Work instructions:
Restate word for word the lines beginning at the one that contains "doc.recompute()" and ending at the one that contains "record = json.load(file)"; include both and nothing else.
— begin The records —
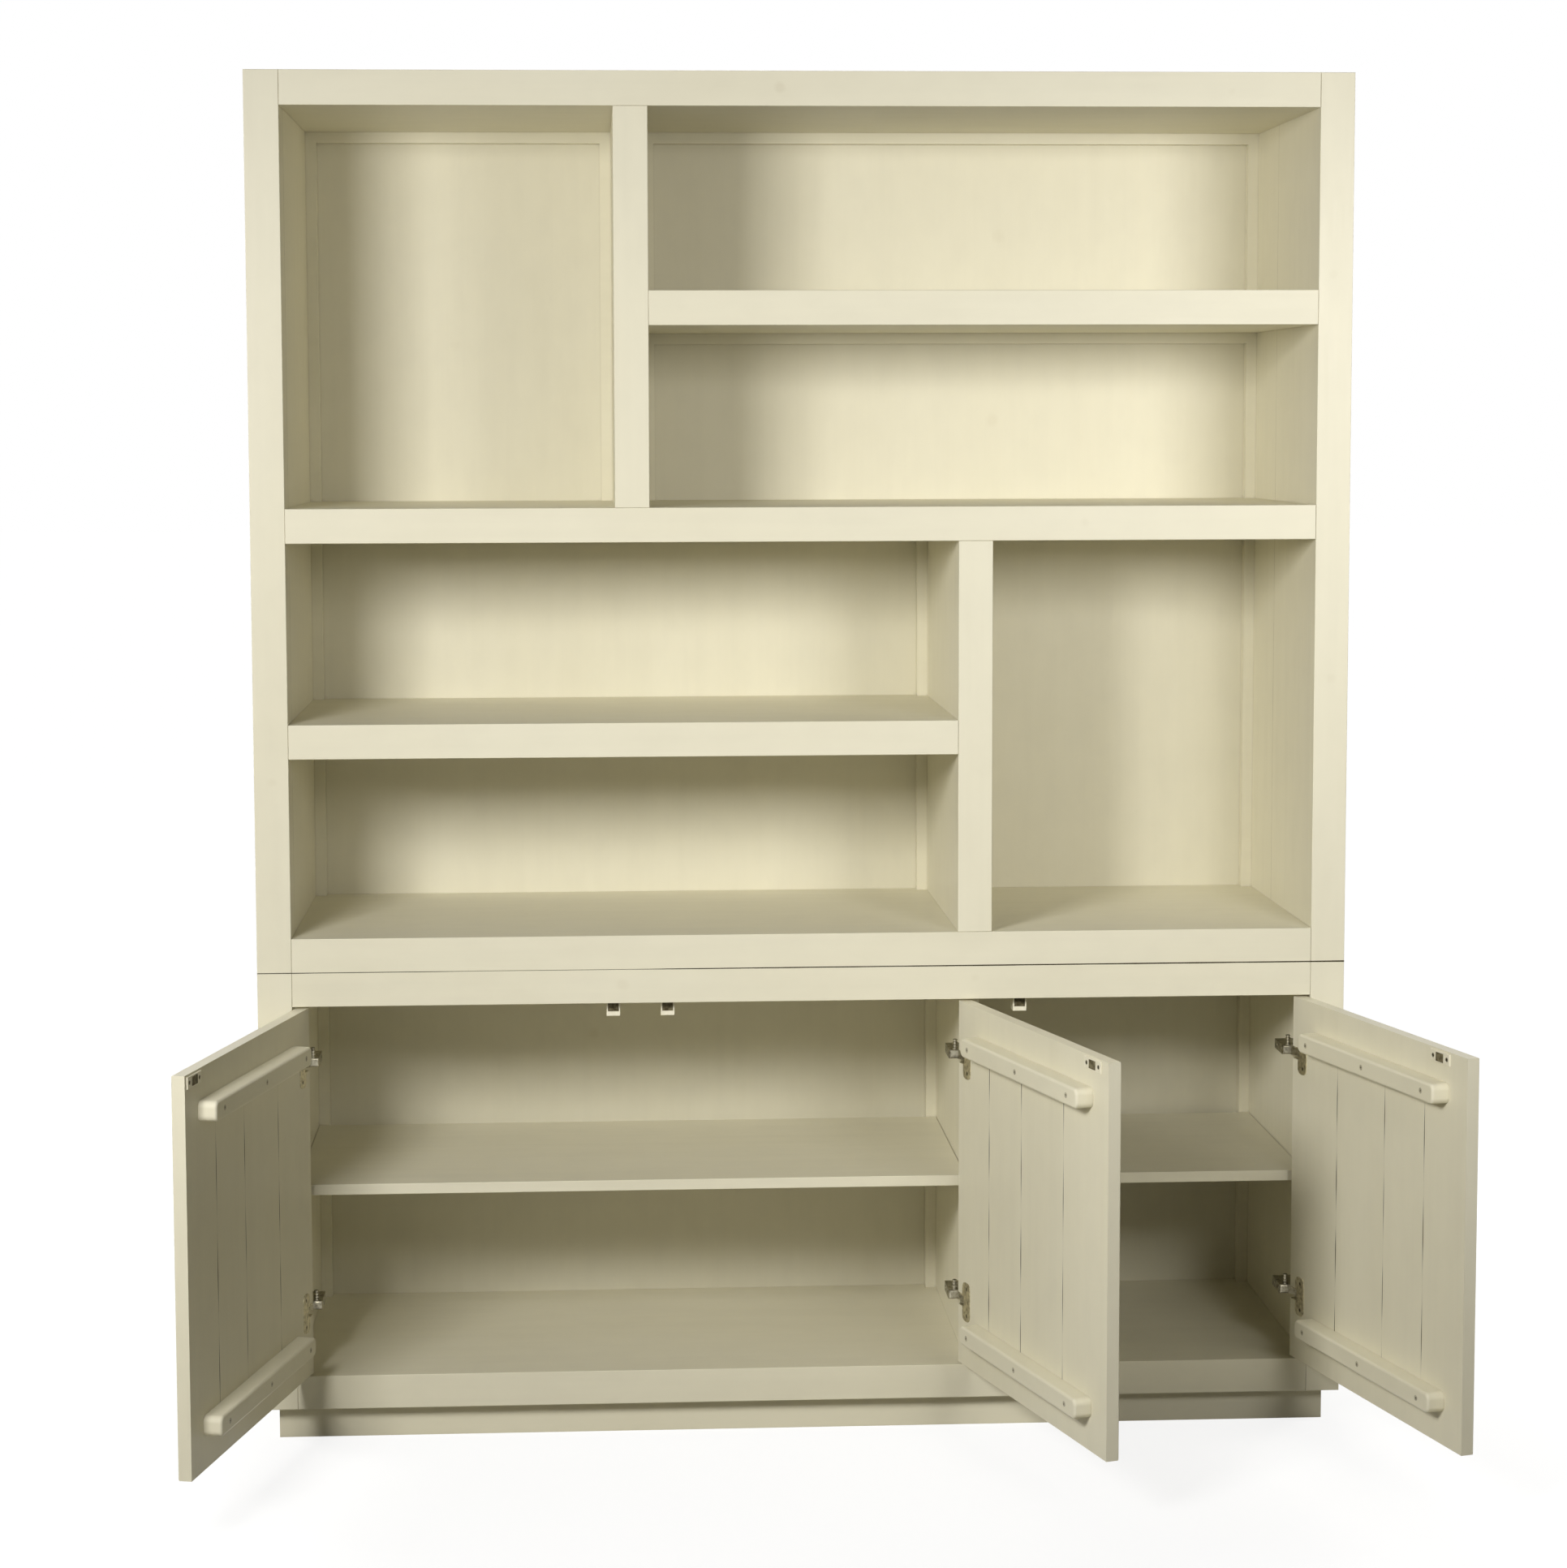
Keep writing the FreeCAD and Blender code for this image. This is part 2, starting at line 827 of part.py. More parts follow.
def hinge_cup(door, z):
    """The door's half of a hinge: a flange on the inner face and two lugs in the pocket."""
    body = new_body(f"{door.name}_cup")
    flange = add_block(
        body,
        door.across(size.flange_start, size.flange_width),
        inner_face,
        z - size.flange_height / 2,
        size.flange_width,
        size.flange_thickness,
        size.flange_height,
    )
    round_corners(body, flange, size.flange_corner)
    notch = size.flange_notch + size.overrun
    add_block(
        body,
        door.across(size.flange_start - size.overrun, notch),
        inner_face - size.overrun,
        z - lug_inside,
        notch,
        size.flange_thickness + 2 * size.overrun,
        2 * lug_inside,
        "Subtractive",
    )
    for low in (z - lug_outside, z + lug_inside):
        add_block(
            body,
            door.across(0, size.lug_reach),
            -size.knuckle_radius,
            low,
            size.lug_reach,
            inner_face + size.flange_thickness + size.knuckle_radius,
            size.lug,
        )
        add_round(body, "+z", 0, 0, low, size.knuckle_radius, size.lug)
    add_round(
        body, "+z", 0, 0, z - lug_outside, size.pin_radius + size.pin_play, 2 * lug_outside, "Subtractive"
    )
    return body


def hinge_cups(door, made):
    pieces = []
    screws = []
    screw_x = door.side * (size.flange_start + (size.flange_width + size.flange_notch) / 2)
    for z in hinge_lines:
        body = hinge_cup(door, z)
        pieces.append(body)
        pieces.append(free_round("+z", (0, 0, z - lug_outside), size.pin_radius, 2 * lug_outside))
        for step in (-size.flange_screw_spread / 2, size.flange_screw_spread / 2):
            head = (screw_x, inner_face + size.flange_thickness, z + step)
            screws.append(drive(small_screw, "-y", head, body, (made[0][0],)))
    nodes.append(group(f"{door.name}_hinge_cups", pieces, door.settle))
    return screws


def catch_plate(door, made):
    """A plate near the top of the free edge, with the steel strike that the catch holds."""
    middle = door_width - size.pin_inset - door.catch
    plate_low = door_top - size.catch_plate_drop - size.catch_plate_height
    body = new_body(f"{door.name}_catch_plate")
    block = add_block(
        body,
        door.across(middle - size.catch_plate_width / 2, size.catch_plate_width),
        inner_face,
        plate_low,
        size.catch_plate_width,
        size.catch_plate_thickness,
        size.catch_plate_height,
    )
    bevel_face(body, block, "back", size.catch_plate_thickness / 4)
    strike = new_body(f"{door.name}_catch_strike")
    strike_block = add_block(
        strike,
        door.across(middle - size.strike_width / 2, size.strike_width),
        inner_face + size.catch_plate_thickness,
        plate_low + (size.catch_plate_height - size.strike_height) / 2,
        size.strike_width,
        size.strike_thickness,
        size.strike_height,
    )
    bevel_face(strike, strike_block, "back", size.strike_thickness / 4)
    screws = []
    plate_face = inner_face + size.catch_plate_thickness
    for step in (-size.catch_plate_screw_spread / 2, size.catch_plate_screw_spread / 2):
        place = middle + step
        head = (door.side * place, plate_face, plate_low + size.catch_plate_height / 2)
        screws.append(drive(small_screw, "-y", head, body, planks_at(made, place, size.screw_radius)))
    door.settle(body)
    door.settle(strike)
    nodes.extend((body, strike))
    return screws


def hinge_arm(door, z):
    """The cabinet's half of a hinge: knuckle, slanted strap, arm, foot and wall plate."""
    body = new_body(f"{door.name}_arm")
    pin_y = size.pin_inset
    arm_low = z - size.knuckle_height / 2

    def block(start, y, low, length, width, height):
        x = door.pin_x + door.across(start, length)
        return add_block(body, x, pin_y + y, low, length, width, height)

    arm = block(size.arm_start, size.arm_front, arm_low, size.arm_width, size.arm_length, size.knuckle_height)
    round_face(body, arm, "front", size.arm_round)
    foot_depth = size.arm_front + size.arm_length - size.foot_front
    block(door.wall, size.foot_front, arm_low, size.arm_start - door.wall, foot_depth, size.knuckle_height)
    plate_y = size.foot_front + (foot_depth - size.wall_plate_width) / 2
    block(
        door.wall,
        plate_y,
        z - size.wall_plate_height / 2,
        size.wall_plate_thickness,
        size.wall_plate_width,
        size.wall_plate_height,
    )
    strap = body.newObject("PartDesign::AdditiveBox", f"{body.Name}_strap")
    reach = (size.arm_front + size.strap_thickness) / sine(size.strap_slant)
    bind(strap, Length=reach, Width=size.strap_thickness, Height=size.knuckle_height)
    turn = size.strap_slant if door.side > 0 else 180 - size.strap_slant
    bind(strap, **{".Placement.Rotation.Angle": turn})
    half = size.strap_thickness / 2
    put(strap, door.pin_x + half * sine(turn), pin_y - half * cosine(turn), arm_low)
    add_round(body, "+z", door.pin_x, pin_y, arm_low, size.knuckle_radius, size.knuckle_height)
    add_round(
        body,
        "+z",
        door.pin_x,
        pin_y,
        arm_low,
        size.pin_radius + size.pin_play,
        size.knuckle_height,
        "Subtractive",
    )
    face = door.pin_x + door.side * (door.wall + size.wall_plate_thickness)
    for step in (-size.wall_plate_screw_spread / 2, size.wall_plate_screw_spread / 2):
        head = (face, pin_y + plate_y + size.wall_plate_width / 2, z + step)
        cabinet_screws.append(drive(small_screw, door.outward, head, body, (door.wall_body,)))
    hinge_arms.append(body)


catch_housings = []
catch_magnets = []


def catch(door):
    """A bracket under the base top that holds the magnet against the door's strike."""
    free_edge = door.pin_x + door.side * (door_width - size.pin_inset)
    left = free_edge - door.side * door.catch - size.housing_width / 2
    front = size.door_thickness + size.catch_plate_thickness + size.strike_thickness + size.catch_clearance
    low = base_roof - size.housing_height
    body = new_body(f"{door.name}_catch")
    shell = add_block(body, left, front, low, size.housing_width, size.housing_depth, size.housing_height)
    round_face(body, shell, "front", size.housing_sheet / 4)
    hollow_height = size.housing_height - size.housing_bottom - size.housing_sheet
    hollow_width = size.housing_width - 2 * size.housing_sheet
    add_block(
        body,
        left + size.housing_sheet,
        front - size.overrun,
        low + size.housing_bottom,
        hollow_width,
        size.housing_depth + 2 * size.overrun,
        hollow_height,
        "Subtractive",
    )
    tail_front = front + size.housing_depth
    add_block(
        body,
        left,
        tail_front,
        base_roof - size.housing_sheet,
        size.housing_width,
        size.housing_tail,
        size.housing_sheet,
    )
    tail_middle = tail_front + size.housing_tail / 2
    for step in (-size.housing_screw_spread / 2, size.housing_screw_spread / 2):
        head = (left + size.housing_width / 2 + step, tail_middle, base_roof - size.housing_sheet)
        cabinet_screws.append(drive(small_screw, "+z", head, body, (base_top,)))
    catch_housings.append(body)
    magnet = new_body(f"{door.name}_magnet")
    play = size.magnet_play
    magnet_block = add_block(
        magnet,
        left + size.housing_sheet + play,
        front + size.magnet_setback,
        low + size.housing_bottom,
        hollow_width - 2 * play,
        size.housing_depth - 2 * size.magnet_setback,
        hollow_height - play,
    )
    bevel_face(magnet, magnet_block, "front", size.housing_sheet / 4)
    catch_magnets.append(magnet)


for door in doors:
    made = planks(door)
    nodes.extend(body for body, start, end in made)
    screws = battens(door, made) + hinge_cups(door, made) + catch_plate(door, made)
    nodes.append(group(f"{door.name}_screws", screws, door.settle))
    for z in hinge_lines:
        hinge_arm(door, z)
    catch(door)

nodes.append(group("hinge_arms", hinge_arms))
nodes.append(group("catch_housings", catch_housings))
nodes.append(group("catch_magnets", catch_magnets))
nodes.append(group("cabinet_screws", cabinet_screws))
nodes.extend((hutch_left, hutch_right, hutch_top, hutch_bottom, middle_shelf, upper_divider, lower_divider))
nodes.extend((upper_shelf, lower_shelf, hutch_back, base_left, base_right, base_top, base_bottom, partition))
nodes.extend((base_left_shelf, base_right_shelf, base_back, plinth_front, plinth_back, plinth_brace))

doc.recompute()
for thing in doc.Objects:
    if "Invalid" in thing.State or "Error" in thing.State:
        raise RuntimeError(f"{thing.Name} ({thing.Label}) did not rebuild")
for node in nodes:
    if node.Shape.isNull() or not node.Shape.isValid():
        raise RuntimeError(f"{node.Label} has no sound shape")

os.makedirs("parts", exist_ok=True)
for node in nodes:
    node.Shape.exportStep(f"parts/{node.Label}.step")
    print(node.Label, len(node.Shape.Solids), "solids")
print(len(nodes), "nodes")
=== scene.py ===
import json
import math

import bpy
from mathutils import Matrix, Vector


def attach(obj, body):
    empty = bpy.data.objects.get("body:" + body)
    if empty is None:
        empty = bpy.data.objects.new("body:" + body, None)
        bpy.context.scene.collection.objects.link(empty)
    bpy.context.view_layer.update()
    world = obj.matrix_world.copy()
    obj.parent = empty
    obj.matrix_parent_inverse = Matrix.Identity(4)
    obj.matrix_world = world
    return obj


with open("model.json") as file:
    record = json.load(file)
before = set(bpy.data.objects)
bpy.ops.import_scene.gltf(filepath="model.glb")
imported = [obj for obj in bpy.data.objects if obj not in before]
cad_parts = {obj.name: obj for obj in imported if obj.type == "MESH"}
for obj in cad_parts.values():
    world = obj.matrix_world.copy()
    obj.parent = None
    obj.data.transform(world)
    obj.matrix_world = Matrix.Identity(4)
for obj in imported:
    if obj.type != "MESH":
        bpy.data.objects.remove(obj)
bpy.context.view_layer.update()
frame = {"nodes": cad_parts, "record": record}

MM = 0.001

# The photograph's frame and the lens that fits it
PHOTO_WIDTH = 1931
FOCAL_PIXELS = 3929.8
AXIS_PIXEL_X = 931.6
AXIS_PIXEL_Y = 853.3
CENTRE_PIXEL_X = 965.5
CENTRE_PIXEL_Y = 966.0
SENSOR_MM = 36.0
CAMERA_PLACE = (-0.3148, -4.8499, 1.4982)
CAMERA_YAW = 3.0101
CAMERA_PITCH = 4.8457
CAMERA_ROLL = -0.159


def make_camera():
    """The camera at the photograph's viewing angle."""
    data = bpy.data.cameras.new("camera")
    data.sensor_width = SENSOR_MM
    data.lens = FOCAL_PIXELS / PHOTO_WIDTH * SENSOR_MM
    data.shift_x = (CENTRE_PIXEL_X - AXIS_PIXEL_X) / PHOTO_WIDTH
    data.shift_y = (AXIS_PIXEL_Y - CENTRE_PIXEL_Y) / PHOTO_WIDTH
    camera = bpy.data.objects.new("camera", data)
    bpy.context.scene.collection.objects.link(camera)
    turn = Matrix.Rotation(math.radians(-CAMERA_YAW), 4, "Z")
    tilt = Matrix.Rotation(math.radians(90 - CAMERA_PITCH), 4, "X")
    roll = Matrix.Rotation(math.radians(CAMERA_ROLL), 4, "Z")
    camera.matrix_world = Matrix.Translation(CAMERA_PLACE) @ turn @ tilt @ roll
    bpy.context.scene.camera = camera


class Nodes:
    """The node tree of a material or the world, with short calls to add and join nodes."""

    def __init__(self, owner):
        owner.use_nodes = True
        self.tree = owner.node_tree
        self.tree.nodes.clear()

    def add(self, kind, inputs=None, **settings):
        node = self.tree.nodes.new(kind)
        for name, value in settings.items():
            setattr(node, name, value)
        for name, value in (inputs or {}).items():
            if isinstance(value, bpy.types.NodeSocket):
                self.tree.links.new(value, node.inputs[name])
            else:
                node.inputs[name].default_value = value
        return node

    def maths(self, operation, first, second=0.0):
        return self.add("ShaderNodeMath", {0: first, 1: second}, operation=operation).outputs[0]

    def mix(self, factor, first, second, blend="MIX"):
        """A mix of two colours."""
        node = self.add("ShaderNodeMix", data_type="RGBA", blend_type=blend)
        for socket, value in ((0, factor), (6, first), (7, second)):
            if isinstance(value, bpy.types.NodeSocket):
                self.tree.links.new(value, node.inputs[socket])
            else:
                node.inputs[socket].default_value = value
        return node.outputs[2]

    def spread(self, value, low, high, to_low=0.0, to_high=1.0):
        """The value, stretched from one range to another and held within it."""
        node = self.add(
            "ShaderNodeMapRange",
            {"Value": value, "From Min": low, "From Max": high, "To Min": to_low, "To Max": to_high},
            clamp=True,
        )
        return node.outputs[0]

    def place(self, scale, offset=(0, 0, 0)):
        """Object coordinates, stretched and moved."""
        coords = self.add("ShaderNodeTexCoord")
        mapping = self.add(
            "ShaderNodeMapping", {"Vector": coords.outputs["Object"], "Scale": scale, "Location": offset}
        )
        return mapping.outputs[0]

    def noise(self, scale, size, detail=2.0, roughness=0.5, offset=(0, 0, 0)):
        node = self.add(
            "ShaderNodeTexNoise",
            {"Vector": self.place(scale, offset), "Scale": size, "Detail": detail, "Roughness": roughness},
        )
        return node.outputs["Fac"]

    def bump(self, height, strength, distance):
        node = self.add("ShaderNodeBump", {"Height": height, "Strength": strength, "Distance": distance})
        return node.outputs[0]

    def shown_rays(self):
        """1 for the rays that show the white surround: seen directly, mirrored or through glass."""
        path = self.add("ShaderNodeLightPath")
        shown = self.maths("MAXIMUM", path.outputs["Is Camera Ray"], path.outputs["Is Glossy Ray"])
        return self.maths("MAXIMUM", shown, path.outputs["Is Transmission Ray"])

    def principled(self, inputs):
        """Ends the material in the usual shader."""
        self.finish(self.add("ShaderNodeBsdfPrincipled", inputs).outputs[0])

    def finish(self, surface):
        self.add("ShaderNodeOutputMaterial", {"Surface": surface})


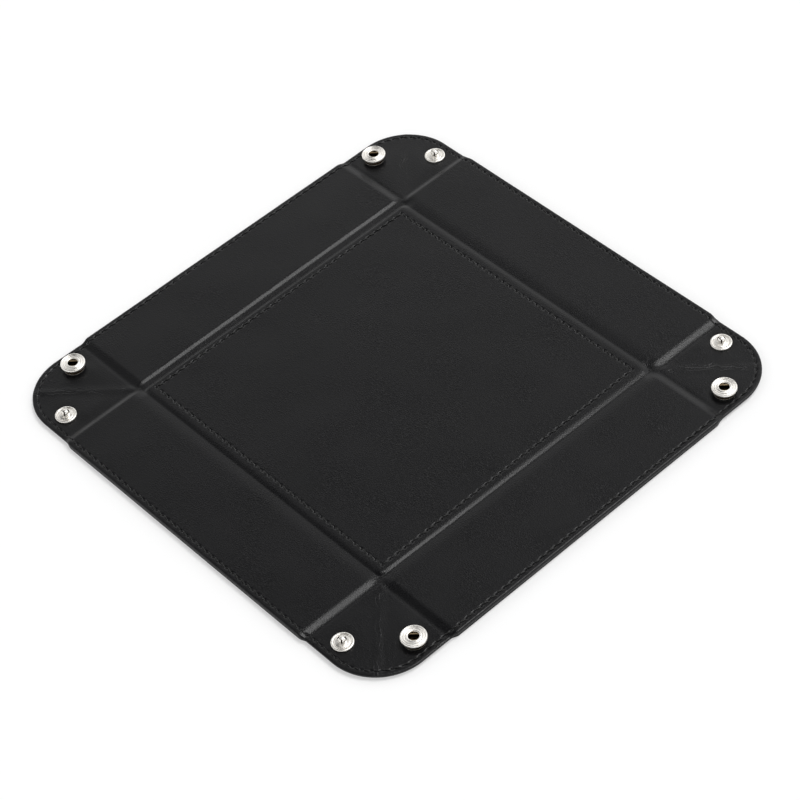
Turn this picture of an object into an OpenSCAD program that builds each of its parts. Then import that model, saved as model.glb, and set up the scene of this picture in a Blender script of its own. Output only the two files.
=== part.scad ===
// Snap-up valet tray in lined leather, laid open and flat.
// A square floor panel has a wall panel folded to each side, and soft corners between the walls.
// Each corner carries a snap socket on one side of its diagonal and a snap stud on the other.
// Origin: middle of the underside, on the table. +Z is up, +X right, +Y back.

/* [Tray] */
// Outer side of the tray laid flat
tray_side = 250; // [220:1:300]
// Width of each wall, from its fold line to its rim
wall_h = 44.5; // [40:0.5:52]
// Radius of the tray's outer corners
corner_r = 27.5; // [20:0.5:32]
// Radius of the turned edge along each wall's rim
rim_r = 1.2; // [0.6:0.1:1.3]

/* [Leather and boards] */
// Thickness of the upper and lower leather
skin_t = 0.9; // [0.8:0.05:1.2]
// Thickness of the stiffening boards
board_t = 1.6; // [1.2:0.1:2.4]
// Play between a board's edge and its pocket
board_play = 0.1; // [0.05:0.05:0.3]

/* [Folds] */
// Gap between two panels at a fold line
fold_gap = 0.3; // [0.2:0.05:0.5]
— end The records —
Task solution:
doc.recompute()
for thing in doc.Objects:
    if "Invalid" in thing.State or "Error" in thing.State:
        raise RuntimeError(f"{thing.Name} ({thing.Label}) did not rebuild")
for node in nodes:
    if node.Shape.isNull() or not node.Shape.isValid():
        raise RuntimeError(f"{node.Label} has no sound shape")

os.makedirs("parts", exist_ok=True)
for node in nodes:
    node.Shape.exportStep(f"parts/{node.Label}.step")
    print(node.Label, len(node.Shape.Solids), "solids")
print(len(nodes), "nodes")
=== scene.py ===
import json
import math

import bpy
from mathutils import Matrix, Vector


def attach(obj, body):
    empty = bpy.data.objects.get("body:" + body)
    if empty is None:
        empty = bpy.data.objects.new("body:" + body, None)
        bpy.context.scene.collection.objects.link(empty)
    bpy.context.view_layer.update()
    world = obj.matrix_world.copy()
    obj.parent = empty
    obj.matrix_parent_inverse = Matrix.Identity(4)
    obj.matrix_world = world
    return obj


with open("model.json") as file:
    record = json.load(file)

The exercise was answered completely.